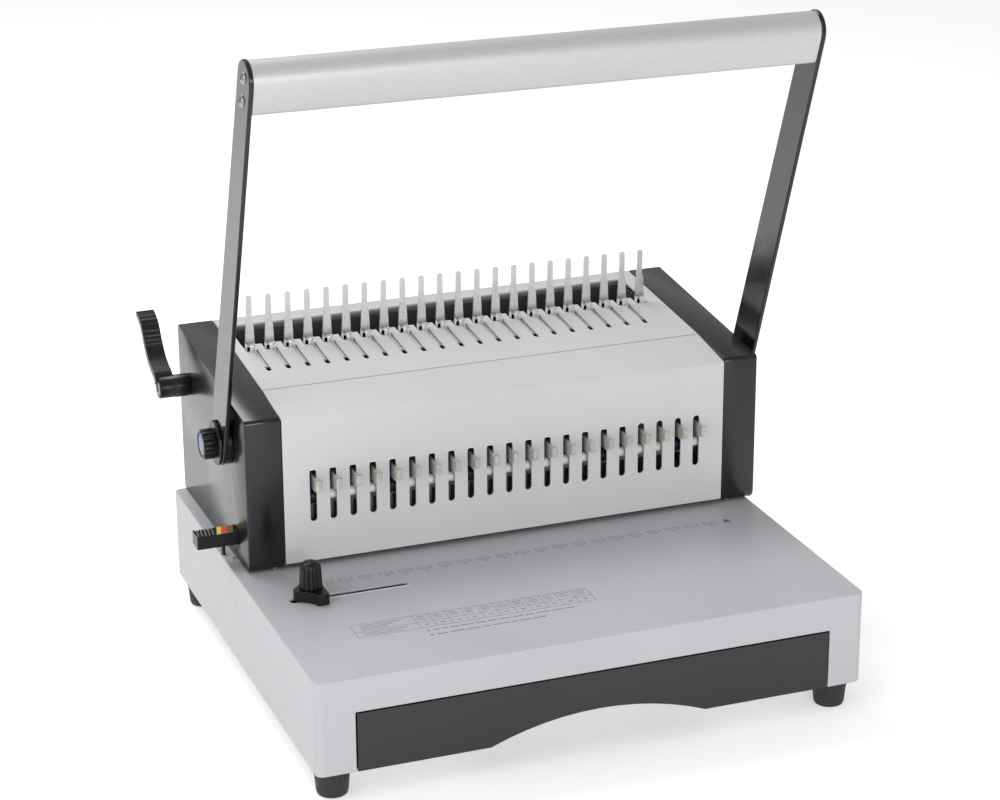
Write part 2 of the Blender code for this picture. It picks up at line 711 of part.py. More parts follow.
def make_depth_stop_bar():
    """The paper's rear stop in the throat, with the pin that the slider's slot steers."""
    low, high = 0.0004, 0.0039
    bm = bmesh.new()
    left, right, front, rear = STOP_PIN_X - 0.004, 0.160, 0.0220, 0.0260
    add_box(bm, (left, front, low), (right, rear, high))
    bar = place_mesh("depth_stop_bar", bm, (STOP_PIN_X, STOP_PIN_Y, low), "dull_steel")
    ear = bmesh.new()
    ear_front, ear_rear = rear - 0.002, STOP_PIN_Y + 0.0025
    add_box(ear, (left, ear_front, low), (STOP_PIN_X + 0.0035, ear_rear, high))
    weld_on(bar, ear)
    pin = bmesh.new()
    add_cylinder(
        pin,
        (STOP_PIN_X, STOP_PIN_Y, high - 0.001),
        (STOP_PIN_X, STOP_PIN_Y, SLIDER_LOW + 0.0050),
        STOP_PIN_RADIUS,
        steps=12,
    )
    weld_on(bar, pin)


# --- Housing --------------------------------------------------------------------------
def make_cover():
    """A bent sheet: front, sloping top with slots and a trough opening, and rear."""
    rear = HOUSING_DEPTH
    outer = [(0, COVER_BOTTOM), (0, COVER_FRONT_TOP - 0.0012)]
    outer += [(0.0003, COVER_FRONT_TOP - 0.0004), (0.0012, COVER_FRONT_TOP)]
    outer += [(CREASE_Y, CREASE_Z), (rear - 0.0012, cover_top(rear - 0.0012))]
    outer += [(rear - 0.0003, COVER_REAR_TOP - 0.0005), (rear, COVER_REAR_TOP - 0.0013)]
    outer += [(rear, FIT_GAP)]
    inner = [(rear - SHEET, FIT_GAP), (rear - SHEET, COVER_REAR_TOP - 0.0014)]
    inner += [(CREASE_Y, CREASE_Z - SHEET), (SHEET, COVER_FRONT_TOP - SHEET)]
    inner += [(SHEET, COVER_BOTTOM)]
    bm = prism([outer + inner], "YZ", -COVER_HALF_WIDTH, COVER_HALF_WIDTH)
    cover = place_mesh("cover", bm)

    front_slots = bmesh.new()
    reach = FRONT_SLOT_WIDTH / 2
    for index in range(TOOTH_COUNT):
        x = tooth_x(index)
        slot = arc((x, FRONT_SLOT_LOW + reach), reach, 180, 360, 6)
        slot += arc((x, FRONT_SLOT_HIGH - reach), reach, 0, 180, 6)
        add_prism(front_slots, [slot], "XZ", -0.005, 0.005)
    carve(cover, front_slots)

    top_low, top_high = 0.105, 0.140
    reach = TOP_SLOT_WIDTH / 2
    outline = [(TROUGH_LEFT, TROUGH_REAR), (TROUGH_LEFT, TROUGH_FRONT)]
    for index in range(FINGER_COUNT):
        shift = index * COMB_PITCH
        left, right = NOTCH_FIRST_X[0] + shift, NOTCH_FIRST_X[1] + shift
        x = TOP_SLOT_FIRST_X + shift
        outline += [(left, TROUGH_FRONT), (left, NOTCH_FRONT)]
        if index < TOOTH_COUNT:
            outline += [(x - reach, NOTCH_FRONT)]
            outline += arc((x, TOP_SLOT_FRONT + reach), reach, 180, 360, 6)
            outline += [(x + reach, NOTCH_FRONT - 0.0005)]
        outline += [(right, NOTCH_FRONT), (right, TROUGH_FRONT)]
    outline += [(right, TROUGH_REAR)]
    carve(cover, prism([outline], "XY", top_low, top_high))


def cap_outline(inset):
    """An end cap's side, as (y, z), from the bottom rear round to the bottom front."""
    front, rear = inset, HOUSING_DEPTH - inset
    low = FIT_GAP if inset == 0 else -0.01
    foot_radius = 0.007
    edge = 0.003 if inset == 0 else 0.001
    points = [(rear, low)]
    points += arc((rear - edge, cap_top(rear) - inset - edge), edge, 0, 85, 3)
    points += arc((front + edge, cap_top(front) - inset - edge), edge, 95, 180, 3)
    if inset == 0:
        points += arc((front + foot_radius, low + foot_radius), foot_radius, 180, 270, 4)
    else:
        points += [(front, low)]
    return points


def make_end_cap(name, side):
    low, high = sorted((side * CAP_INNER, side * CAP_OUTER))
    cap = place_mesh(name, prism([cap_outline(0)], "YZ", low, high), finish="anthracite")
    round_edges(cap, 0.0012)
    hollow_low, hollow_high = sorted((side * (CAP_INNER - 0.01), side * (CAP_OUTER - CAP_WALL)))
    carve(cap, prism([cap_outline(CAP_WALL)], "YZ", hollow_low, hollow_high))
    holes = bmesh.new()
    inside, outside = side * (CAP_OUTER - 0.006), side * (CAP_OUTER + 0.006)
    add_cylinder(
        holes, (inside, PIVOT_Y, PIVOT_Z), (outside, PIVOT_Y, PIVOT_Z), SHAFT_RADIUS + 0.0005
    )
    if side < 0:
        add_cylinder(
            holes,
            (inside, LEVER_Y, LEVER_Z),
            (outside, LEVER_Y, LEVER_Z),
            LEVER_SHAFT_RADIUS + 0.0005,
            steps=16,
        )
        clear = 0.0004
        add_box(
            holes,
            (outside, SLIDER_FRONT - clear, SLIDER_LOW - clear),
            (inside, SLIDER_REAR + clear, SLIDER_HIGH + clear),
        )
    carve(cap, holes)


def make_side_frame(name, side):
    """The steel plate inside an end cap that carries both shafts and the punch guide."""
    top_gap = 0.0055
    front, rear = 0.004, 0.168
    outline = [(front, FIT_GAP), (front, cap_top(front) - top_gap)]
    outline += [(rear, cap_top(rear) - top_gap), (rear, FIT_GAP)]
    if side < 0:
        notch_front, notch_rear, notch_top = 0.0160, 0.0290, 0.0060
        outline += [(notch_rear, FIT_GAP), (notch_rear, notch_top)]
        outline += [(notch_front, notch_top), (notch_front, FIT_GAP)]
    window_centre, window_radius = (0.095, 0.055), 0.020
    holes = [circle((PIVOT_Y, PIVOT_Z), SHAFT_RADIUS + FIT_GAP)]
    holes += [circle((LEVER_Y, LEVER_Z), LEVER_SHAFT_RADIUS + FIT_GAP, 16)]
    holes += [circle(window_centre, window_radius)]
    if side < 0:
        clear = 0.001
        low = (SLIDER_FRONT - clear, SLIDER_LOW - clear)
        holes += [rectangle(low, (SLIDER_REAR + clear, SLIDER_HIGH + clear))]
    low, high = sorted((side * FRAME_INNER, side * FRAME_OUTER))
    place_mesh(name, prism([outline, *holes], "YZ", low, high), finish="dull_steel")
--
▸ Set exercise
Using the data above, reproduce every line exactly.

▸ Full answer
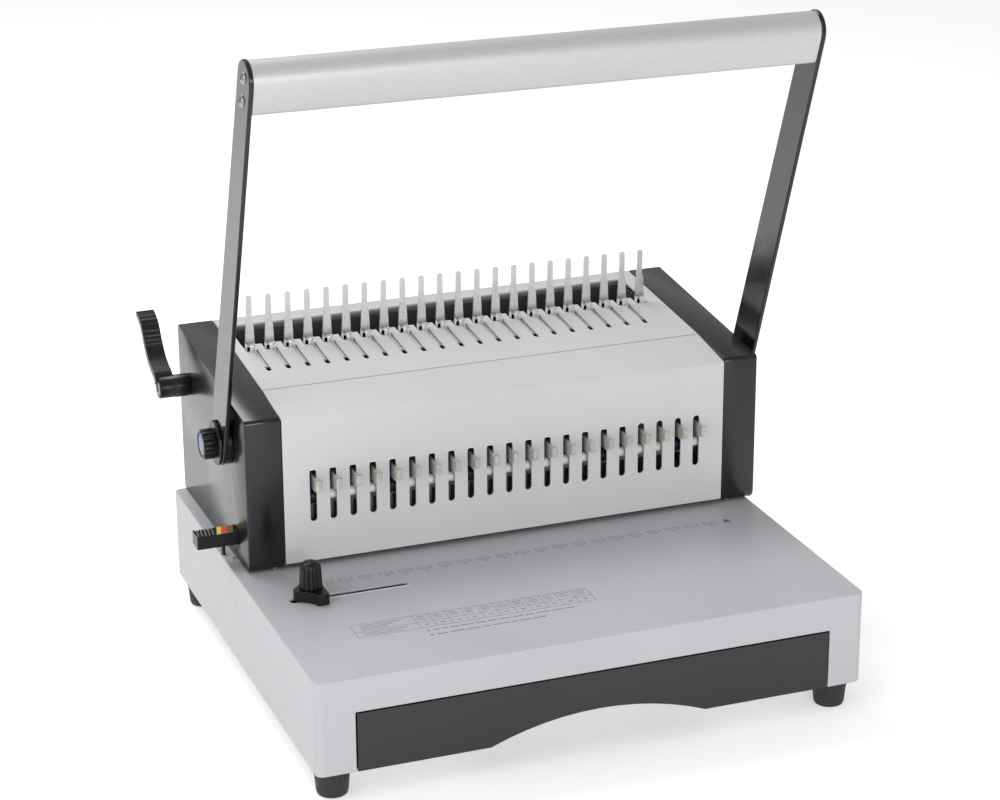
Write part 2 of the Blender code for this picture. It picks up at line 711 of part.py. More parts follow.
def make_depth_stop_bar():
    """The paper's rear stop in the throat, with the pin that the slider's slot steers."""
    low, high = 0.0004, 0.0039
    bm = bmesh.new()
    left, right, front, rear = STOP_PIN_X - 0.004, 0.160, 0.0220, 0.0260
    add_box(bm, (left, front, low), (right, rear, high))
    bar = place_mesh("depth_stop_bar", bm, (STOP_PIN_X, STOP_PIN_Y, low), "dull_steel")
    ear = bmesh.new()
    ear_front, ear_rear = rear - 0.002, STOP_PIN_Y + 0.0025
    add_box(ear, (left, ear_front, low), (STOP_PIN_X + 0.0035, ear_rear, high))
    weld_on(bar, ear)
    pin = bmesh.new()
    add_cylinder(
        pin,
        (STOP_PIN_X, STOP_PIN_Y, high - 0.001),
        (STOP_PIN_X, STOP_PIN_Y, SLIDER_LOW + 0.0050),
        STOP_PIN_RADIUS,
        steps=12,
    )
    weld_on(bar, pin)


# --- Housing --------------------------------------------------------------------------
def make_cover():
    """A bent sheet: front, sloping top with slots and a trough opening, and rear."""
    rear = HOUSING_DEPTH
    outer = [(0, COVER_BOTTOM), (0, COVER_FRONT_TOP - 0.0012)]
    outer += [(0.0003, COVER_FRONT_TOP - 0.0004), (0.0012, COVER_FRONT_TOP)]
    outer += [(CREASE_Y, CREASE_Z), (rear - 0.0012, cover_top(rear - 0.0012))]
    outer += [(rear - 0.0003, COVER_REAR_TOP - 0.0005), (rear, COVER_REAR_TOP - 0.0013)]
    outer += [(rear, FIT_GAP)]
    inner = [(rear - SHEET, FIT_GAP), (rear - SHEET, COVER_REAR_TOP - 0.0014)]
    inner += [(CREASE_Y, CREASE_Z - SHEET), (SHEET, COVER_FRONT_TOP - SHEET)]
    inner += [(SHEET, COVER_BOTTOM)]
    bm = prism([outer + inner], "YZ", -COVER_HALF_WIDTH, COVER_HALF_WIDTH)
    cover = place_mesh("cover", bm)

    front_slots = bmesh.new()
    reach = FRONT_SLOT_WIDTH / 2
    for index in range(TOOTH_COUNT):
        x = tooth_x(index)
        slot = arc((x, FRONT_SLOT_LOW + reach), reach, 180, 360, 6)
        slot += arc((x, FRONT_SLOT_HIGH - reach), reach, 0, 180, 6)
        add_prism(front_slots, [slot], "XZ", -0.005, 0.005)
    carve(cover, front_slots)

    top_low, top_high = 0.105, 0.140
    reach = TOP_SLOT_WIDTH / 2
    outline = [(TROUGH_LEFT, TROUGH_REAR), (TROUGH_LEFT, TROUGH_FRONT)]
    for index in range(FINGER_COUNT):
        shift = index * COMB_PITCH
        left, right = NOTCH_FIRST_X[0] + shift, NOTCH_FIRST_X[1] + shift
        x = TOP_SLOT_FIRST_X + shift
        outline += [(left, TROUGH_FRONT), (left, NOTCH_FRONT)]
        if index < TOOTH_COUNT:
            outline += [(x - reach, NOTCH_FRONT)]
            outline += arc((x, TOP_SLOT_FRONT + reach), reach, 180, 360, 6)
            outline += [(x + reach, NOTCH_FRONT - 0.0005)]
        outline += [(right, NOTCH_FRONT), (right, TROUGH_FRONT)]
    outline += [(right, TROUGH_REAR)]
    carve(cover, prism([outline], "XY", top_low, top_high))


def cap_outline(inset):
    """An end cap's side, as (y, z), from the bottom rear round to the bottom front."""
    front, rear = inset, HOUSING_DEPTH - inset
    low = FIT_GAP if inset == 0 else -0.01
    foot_radius = 0.007
    edge = 0.003 if inset == 0 else 0.001
    points = [(rear, low)]
    points += arc((rear - edge, cap_top(rear) - inset - edge), edge, 0, 85, 3)
    points += arc((front + edge, cap_top(front) - inset - edge), edge, 95, 180, 3)
    if inset == 0:
        points += arc((front + foot_radius, low + foot_radius), foot_radius, 180, 270, 4)
    else:
        points += [(front, low)]
    return points


def make_end_cap(name, side):
    low, high = sorted((side * CAP_INNER, side * CAP_OUTER))
    cap = place_mesh(name, prism([cap_outline(0)], "YZ", low, high), finish="anthracite")
    round_edges(cap, 0.0012)
    hollow_low, hollow_high = sorted((side * (CAP_INNER - 0.01), side * (CAP_OUTER - CAP_WALL)))
    carve(cap, prism([cap_outline(CAP_WALL)], "YZ", hollow_low, hollow_high))
    holes = bmesh.new()
    inside, outside = side * (CAP_OUTER - 0.006), side * (CAP_OUTER + 0.006)
    add_cylinder(
        holes, (inside, PIVOT_Y, PIVOT_Z), (outside, PIVOT_Y, PIVOT_Z), SHAFT_RADIUS + 0.0005
    )
    if side < 0:
        add_cylinder(
            holes,
            (inside, LEVER_Y, LEVER_Z),
            (outside, LEVER_Y, LEVER_Z),
            LEVER_SHAFT_RADIUS + 0.0005,
            steps=16,
        )
        clear = 0.0004
        add_box(
            holes,
            (outside, SLIDER_FRONT - clear, SLIDER_LOW - clear),
            (inside, SLIDER_REAR + clear, SLIDER_HIGH + clear),
        )
    carve(cap, holes)


def make_side_frame(name, side):
    """The steel plate inside an end cap that carries both shafts and the punch guide."""
    top_gap = 0.0055
    front, rear = 0.004, 0.168
    outline = [(front, FIT_GAP), (front, cap_top(front) - top_gap)]
    outline += [(rear, cap_top(rear) - top_gap), (rear, FIT_GAP)]
    if side < 0:
        notch_front, notch_rear, notch_top = 0.0160, 0.0290, 0.0060
        outline += [(notch_rear, FIT_GAP), (notch_rear, notch_top)]
        outline += [(notch_front, notch_top), (notch_front, FIT_GAP)]
    window_centre, window_radius = (0.095, 0.055), 0.020
    holes = [circle((PIVOT_Y, PIVOT_Z), SHAFT_RADIUS + FIT_GAP)]
    holes += [circle((LEVER_Y, LEVER_Z), LEVER_SHAFT_RADIUS + FIT_GAP, 16)]
    holes += [circle(window_centre, window_radius)]
    if side < 0:
        clear = 0.001
        low = (SLIDER_FRONT - clear, SLIDER_LOW - clear)
        holes += [rectangle(low, (SLIDER_REAR + clear, SLIDER_HIGH + clear))]
    low, high = sorted((side * FRAME_INNER, side * FRAME_OUTER))
    place_mesh(name, prism([outline, *holes], "YZ", low, high), finish="dull_steel")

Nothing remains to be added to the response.